• PROVIDED MATERIAL:
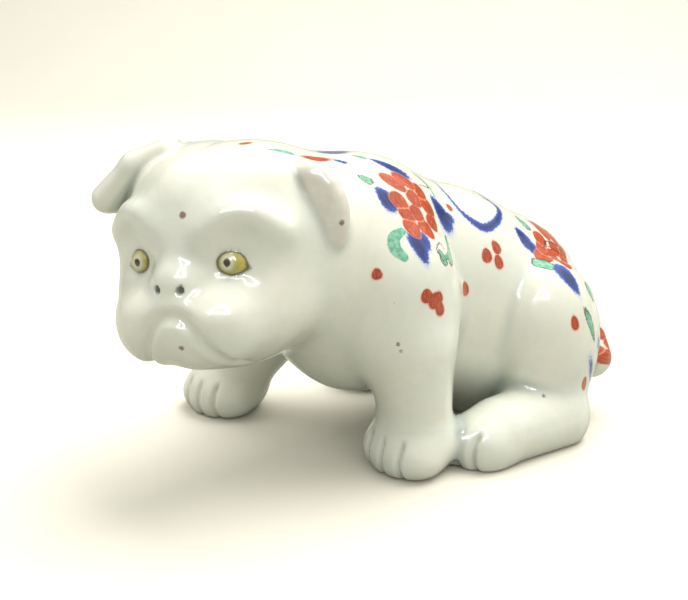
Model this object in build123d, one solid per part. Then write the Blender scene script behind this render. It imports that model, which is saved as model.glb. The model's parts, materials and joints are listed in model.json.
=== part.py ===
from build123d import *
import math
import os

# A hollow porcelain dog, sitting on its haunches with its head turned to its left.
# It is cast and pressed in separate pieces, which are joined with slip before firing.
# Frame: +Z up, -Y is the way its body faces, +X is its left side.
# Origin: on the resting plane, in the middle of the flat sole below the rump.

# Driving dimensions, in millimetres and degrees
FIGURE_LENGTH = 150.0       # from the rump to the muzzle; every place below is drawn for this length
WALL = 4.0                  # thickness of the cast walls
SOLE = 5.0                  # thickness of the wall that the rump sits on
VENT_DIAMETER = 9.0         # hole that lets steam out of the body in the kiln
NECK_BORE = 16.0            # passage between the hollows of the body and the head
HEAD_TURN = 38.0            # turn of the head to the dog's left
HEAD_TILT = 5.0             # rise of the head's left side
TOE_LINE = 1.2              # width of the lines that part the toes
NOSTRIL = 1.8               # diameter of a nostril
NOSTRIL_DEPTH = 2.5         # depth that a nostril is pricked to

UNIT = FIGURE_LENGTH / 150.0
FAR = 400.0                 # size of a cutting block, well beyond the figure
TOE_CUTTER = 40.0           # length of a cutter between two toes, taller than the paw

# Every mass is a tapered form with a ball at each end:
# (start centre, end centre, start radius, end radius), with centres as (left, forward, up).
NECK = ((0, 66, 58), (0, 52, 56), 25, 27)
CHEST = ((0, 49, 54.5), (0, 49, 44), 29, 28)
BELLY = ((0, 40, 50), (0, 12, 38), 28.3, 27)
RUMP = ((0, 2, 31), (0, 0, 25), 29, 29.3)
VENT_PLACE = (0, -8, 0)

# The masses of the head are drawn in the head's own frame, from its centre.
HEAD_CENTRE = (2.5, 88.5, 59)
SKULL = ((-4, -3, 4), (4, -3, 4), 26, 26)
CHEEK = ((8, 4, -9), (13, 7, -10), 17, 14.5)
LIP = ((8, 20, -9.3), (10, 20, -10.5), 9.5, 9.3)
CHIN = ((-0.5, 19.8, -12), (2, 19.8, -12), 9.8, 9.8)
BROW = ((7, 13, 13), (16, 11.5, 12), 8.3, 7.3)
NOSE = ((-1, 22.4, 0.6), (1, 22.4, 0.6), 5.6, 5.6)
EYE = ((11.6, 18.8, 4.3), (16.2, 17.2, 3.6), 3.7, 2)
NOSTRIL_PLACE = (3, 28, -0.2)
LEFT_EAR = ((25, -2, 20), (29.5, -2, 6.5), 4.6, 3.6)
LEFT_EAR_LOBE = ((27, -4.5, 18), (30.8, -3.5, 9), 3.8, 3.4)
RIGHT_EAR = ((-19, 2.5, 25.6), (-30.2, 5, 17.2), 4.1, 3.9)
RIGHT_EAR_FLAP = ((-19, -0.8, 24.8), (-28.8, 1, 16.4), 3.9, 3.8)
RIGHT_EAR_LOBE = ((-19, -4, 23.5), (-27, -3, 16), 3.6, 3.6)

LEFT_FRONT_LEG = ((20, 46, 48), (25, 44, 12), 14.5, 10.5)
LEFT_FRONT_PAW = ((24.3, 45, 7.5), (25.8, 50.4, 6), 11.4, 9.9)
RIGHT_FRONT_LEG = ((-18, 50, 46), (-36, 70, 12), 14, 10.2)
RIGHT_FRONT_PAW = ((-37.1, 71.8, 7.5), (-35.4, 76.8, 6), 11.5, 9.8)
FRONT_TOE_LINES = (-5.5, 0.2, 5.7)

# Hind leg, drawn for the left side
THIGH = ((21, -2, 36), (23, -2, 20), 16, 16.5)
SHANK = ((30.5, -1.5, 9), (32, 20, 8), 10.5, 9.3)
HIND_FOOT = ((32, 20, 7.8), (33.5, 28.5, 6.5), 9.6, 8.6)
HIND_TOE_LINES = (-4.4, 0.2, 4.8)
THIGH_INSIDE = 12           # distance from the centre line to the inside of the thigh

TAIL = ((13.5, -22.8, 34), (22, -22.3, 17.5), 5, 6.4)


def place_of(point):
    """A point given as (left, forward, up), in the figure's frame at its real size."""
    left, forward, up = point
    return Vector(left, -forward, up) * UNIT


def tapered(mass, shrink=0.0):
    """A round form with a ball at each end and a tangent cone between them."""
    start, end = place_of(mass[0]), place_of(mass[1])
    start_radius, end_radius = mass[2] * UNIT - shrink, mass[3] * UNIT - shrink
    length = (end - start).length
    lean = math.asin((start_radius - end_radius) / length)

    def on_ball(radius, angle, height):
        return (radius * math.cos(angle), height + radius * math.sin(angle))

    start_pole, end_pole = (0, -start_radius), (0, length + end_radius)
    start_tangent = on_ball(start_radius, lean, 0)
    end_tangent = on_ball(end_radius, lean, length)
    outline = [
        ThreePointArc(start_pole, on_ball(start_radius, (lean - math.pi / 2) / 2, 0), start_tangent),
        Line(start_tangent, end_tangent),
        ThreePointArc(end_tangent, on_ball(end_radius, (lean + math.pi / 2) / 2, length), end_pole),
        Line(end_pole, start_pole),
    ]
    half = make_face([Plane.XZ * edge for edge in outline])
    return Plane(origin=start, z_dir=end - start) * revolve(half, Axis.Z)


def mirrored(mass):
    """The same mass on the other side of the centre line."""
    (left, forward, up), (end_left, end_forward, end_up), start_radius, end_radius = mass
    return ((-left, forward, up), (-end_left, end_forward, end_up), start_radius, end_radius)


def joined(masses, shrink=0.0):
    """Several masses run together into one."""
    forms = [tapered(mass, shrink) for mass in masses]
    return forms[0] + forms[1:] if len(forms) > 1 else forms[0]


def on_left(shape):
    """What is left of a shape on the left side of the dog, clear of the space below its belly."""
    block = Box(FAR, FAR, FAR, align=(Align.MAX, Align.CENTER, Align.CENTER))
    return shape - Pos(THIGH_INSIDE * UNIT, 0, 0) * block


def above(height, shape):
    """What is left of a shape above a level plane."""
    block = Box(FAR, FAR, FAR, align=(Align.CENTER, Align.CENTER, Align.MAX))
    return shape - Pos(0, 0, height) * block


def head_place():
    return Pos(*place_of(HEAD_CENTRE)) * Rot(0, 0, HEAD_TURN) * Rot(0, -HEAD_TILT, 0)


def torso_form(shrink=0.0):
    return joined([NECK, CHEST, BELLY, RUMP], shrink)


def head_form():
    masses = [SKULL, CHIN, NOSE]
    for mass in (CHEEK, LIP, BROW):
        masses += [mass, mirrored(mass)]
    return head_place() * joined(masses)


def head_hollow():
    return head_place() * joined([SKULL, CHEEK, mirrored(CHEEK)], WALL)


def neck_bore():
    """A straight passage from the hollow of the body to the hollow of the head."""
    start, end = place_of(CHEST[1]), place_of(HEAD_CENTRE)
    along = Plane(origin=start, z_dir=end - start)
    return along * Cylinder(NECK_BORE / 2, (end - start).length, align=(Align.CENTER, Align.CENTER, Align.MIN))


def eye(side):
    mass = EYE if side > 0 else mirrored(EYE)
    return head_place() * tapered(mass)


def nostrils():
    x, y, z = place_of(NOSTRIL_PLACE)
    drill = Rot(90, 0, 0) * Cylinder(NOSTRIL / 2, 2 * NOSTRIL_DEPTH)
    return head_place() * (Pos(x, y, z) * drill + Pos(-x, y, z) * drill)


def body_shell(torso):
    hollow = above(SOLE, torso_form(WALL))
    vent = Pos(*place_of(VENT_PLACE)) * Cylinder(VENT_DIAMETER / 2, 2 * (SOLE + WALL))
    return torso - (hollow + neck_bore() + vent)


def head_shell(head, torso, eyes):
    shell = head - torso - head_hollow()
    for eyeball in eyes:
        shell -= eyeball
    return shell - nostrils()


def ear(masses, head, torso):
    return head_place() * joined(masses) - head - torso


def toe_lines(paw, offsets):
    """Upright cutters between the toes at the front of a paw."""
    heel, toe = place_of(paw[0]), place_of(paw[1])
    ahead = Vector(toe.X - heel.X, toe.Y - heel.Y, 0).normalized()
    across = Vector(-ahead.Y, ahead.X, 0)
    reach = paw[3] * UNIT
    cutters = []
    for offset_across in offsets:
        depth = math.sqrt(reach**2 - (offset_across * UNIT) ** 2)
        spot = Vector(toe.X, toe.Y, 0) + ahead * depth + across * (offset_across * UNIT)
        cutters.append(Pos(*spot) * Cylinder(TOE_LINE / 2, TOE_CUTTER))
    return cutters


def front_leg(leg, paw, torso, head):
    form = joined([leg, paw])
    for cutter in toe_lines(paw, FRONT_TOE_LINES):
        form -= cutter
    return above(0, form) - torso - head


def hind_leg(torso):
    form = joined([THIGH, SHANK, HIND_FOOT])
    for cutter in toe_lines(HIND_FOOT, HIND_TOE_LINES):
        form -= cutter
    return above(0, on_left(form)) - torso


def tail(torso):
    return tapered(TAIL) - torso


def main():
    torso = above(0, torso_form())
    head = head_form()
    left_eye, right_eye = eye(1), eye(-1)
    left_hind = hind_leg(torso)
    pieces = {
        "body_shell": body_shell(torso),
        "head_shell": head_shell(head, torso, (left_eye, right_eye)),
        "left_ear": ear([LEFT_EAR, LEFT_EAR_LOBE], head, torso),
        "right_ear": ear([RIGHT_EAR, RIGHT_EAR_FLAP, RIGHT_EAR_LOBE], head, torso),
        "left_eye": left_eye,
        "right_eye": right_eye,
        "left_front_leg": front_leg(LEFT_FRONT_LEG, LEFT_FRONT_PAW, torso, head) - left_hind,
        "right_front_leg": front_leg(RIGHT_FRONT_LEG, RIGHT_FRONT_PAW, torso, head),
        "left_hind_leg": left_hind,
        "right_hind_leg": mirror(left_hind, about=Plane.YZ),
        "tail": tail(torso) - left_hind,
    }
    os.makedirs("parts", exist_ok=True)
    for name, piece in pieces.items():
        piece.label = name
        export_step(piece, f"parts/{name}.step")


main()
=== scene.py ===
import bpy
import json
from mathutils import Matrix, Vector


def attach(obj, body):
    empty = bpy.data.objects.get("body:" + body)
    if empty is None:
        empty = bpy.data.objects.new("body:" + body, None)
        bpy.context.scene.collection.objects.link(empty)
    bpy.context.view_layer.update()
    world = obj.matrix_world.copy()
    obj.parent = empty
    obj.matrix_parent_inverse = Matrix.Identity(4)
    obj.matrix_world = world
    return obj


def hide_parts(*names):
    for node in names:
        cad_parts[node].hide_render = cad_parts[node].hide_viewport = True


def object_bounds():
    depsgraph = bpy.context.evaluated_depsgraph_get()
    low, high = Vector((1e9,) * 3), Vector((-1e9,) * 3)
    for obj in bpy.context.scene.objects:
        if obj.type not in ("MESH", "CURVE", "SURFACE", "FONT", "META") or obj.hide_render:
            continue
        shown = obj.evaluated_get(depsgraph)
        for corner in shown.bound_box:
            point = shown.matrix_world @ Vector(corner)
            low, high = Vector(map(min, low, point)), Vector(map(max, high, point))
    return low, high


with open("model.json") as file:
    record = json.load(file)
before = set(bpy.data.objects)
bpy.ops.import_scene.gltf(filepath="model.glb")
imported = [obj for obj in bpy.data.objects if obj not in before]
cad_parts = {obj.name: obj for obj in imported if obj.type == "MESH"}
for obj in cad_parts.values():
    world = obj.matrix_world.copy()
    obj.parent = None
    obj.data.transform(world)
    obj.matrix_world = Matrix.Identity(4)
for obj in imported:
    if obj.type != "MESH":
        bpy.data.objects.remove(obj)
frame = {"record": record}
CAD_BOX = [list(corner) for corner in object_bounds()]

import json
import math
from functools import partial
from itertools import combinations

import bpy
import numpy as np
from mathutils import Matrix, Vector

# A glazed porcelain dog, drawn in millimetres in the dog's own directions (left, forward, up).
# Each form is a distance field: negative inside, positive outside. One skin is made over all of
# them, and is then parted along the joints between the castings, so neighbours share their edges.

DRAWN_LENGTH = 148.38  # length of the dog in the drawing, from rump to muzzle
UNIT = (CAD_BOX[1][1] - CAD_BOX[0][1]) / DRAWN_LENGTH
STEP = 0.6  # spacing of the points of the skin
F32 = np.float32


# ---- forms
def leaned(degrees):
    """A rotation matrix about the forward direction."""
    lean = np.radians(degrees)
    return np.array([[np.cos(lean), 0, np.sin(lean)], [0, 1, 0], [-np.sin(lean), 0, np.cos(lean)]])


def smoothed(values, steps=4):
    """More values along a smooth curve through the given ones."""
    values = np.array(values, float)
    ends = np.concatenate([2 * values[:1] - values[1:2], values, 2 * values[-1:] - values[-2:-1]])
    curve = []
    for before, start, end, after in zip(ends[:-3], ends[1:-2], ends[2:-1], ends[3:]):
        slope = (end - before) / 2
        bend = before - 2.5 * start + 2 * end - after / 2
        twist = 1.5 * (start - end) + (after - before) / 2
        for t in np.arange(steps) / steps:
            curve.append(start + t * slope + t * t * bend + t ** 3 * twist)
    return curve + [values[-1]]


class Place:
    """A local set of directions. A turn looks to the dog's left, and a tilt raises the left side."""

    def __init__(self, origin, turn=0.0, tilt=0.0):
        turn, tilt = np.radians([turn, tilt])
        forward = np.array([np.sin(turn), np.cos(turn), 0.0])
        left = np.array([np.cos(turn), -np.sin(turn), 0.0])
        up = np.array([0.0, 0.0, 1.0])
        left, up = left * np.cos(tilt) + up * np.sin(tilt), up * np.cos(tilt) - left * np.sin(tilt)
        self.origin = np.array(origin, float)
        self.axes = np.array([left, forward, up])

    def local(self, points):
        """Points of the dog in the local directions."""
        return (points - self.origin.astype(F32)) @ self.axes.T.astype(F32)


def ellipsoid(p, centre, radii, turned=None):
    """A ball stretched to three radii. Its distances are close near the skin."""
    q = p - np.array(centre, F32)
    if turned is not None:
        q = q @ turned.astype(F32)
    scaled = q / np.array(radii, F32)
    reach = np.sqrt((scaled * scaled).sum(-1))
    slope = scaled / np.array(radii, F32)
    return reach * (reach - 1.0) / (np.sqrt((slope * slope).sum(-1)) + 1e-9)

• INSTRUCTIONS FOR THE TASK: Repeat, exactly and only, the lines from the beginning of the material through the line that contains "VENT_PLACE = (0, -8, 0)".

• WRITTEN SOLUTION:
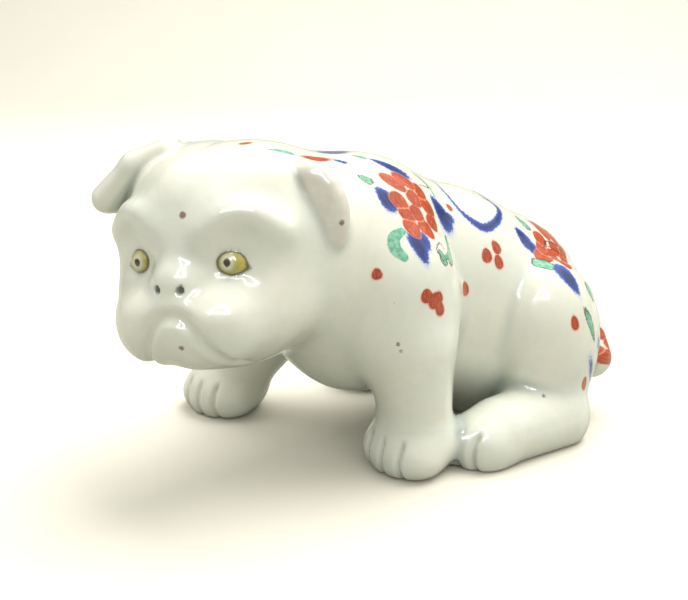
Model this object in build123d, one solid per part. Then write the Blender scene script behind this render. It imports that model, which is saved as model.glb. The model's parts, materials and joints are listed in model.json.
=== part.py ===
from build123d import *
import math
import os

# A hollow porcelain dog, sitting on its haunches with its head turned to its left.
# It is cast and pressed in separate pieces, which are joined with slip before firing.
# Frame: +Z up, -Y is the way its body faces, +X is its left side.
# Origin: on the resting plane, in the middle of the flat sole below the rump.

# Driving dimensions, in millimetres and degrees
FIGURE_LENGTH = 150.0       # from the rump to the muzzle; every place below is drawn for this length
WALL = 4.0                  # thickness of the cast walls
SOLE = 5.0                  # thickness of the wall that the rump sits on
VENT_DIAMETER = 9.0         # hole that lets steam out of the body in the kiln
NECK_BORE = 16.0            # passage between the hollows of the body and the head
HEAD_TURN = 38.0            # turn of the head to the dog's left
HEAD_TILT = 5.0             # rise of the head's left side
TOE_LINE = 1.2              # width of the lines that part the toes
NOSTRIL = 1.8               # diameter of a nostril
NOSTRIL_DEPTH = 2.5         # depth that a nostril is pricked to

UNIT = FIGURE_LENGTH / 150.0
FAR = 400.0                 # size of a cutting block, well beyond the figure
TOE_CUTTER = 40.0           # length of a cutter between two toes, taller than the paw

# Every mass is a tapered form with a ball at each end:
# (start centre, end centre, start radius, end radius), with centres as (left, forward, up).
NECK = ((0, 66, 58), (0, 52, 56), 25, 27)
CHEST = ((0, 49, 54.5), (0, 49, 44), 29, 28)
BELLY = ((0, 40, 50), (0, 12, 38), 28.3, 27)
RUMP = ((0, 2, 31), (0, 0, 25), 29, 29.3)
VENT_PLACE = (0, -8, 0)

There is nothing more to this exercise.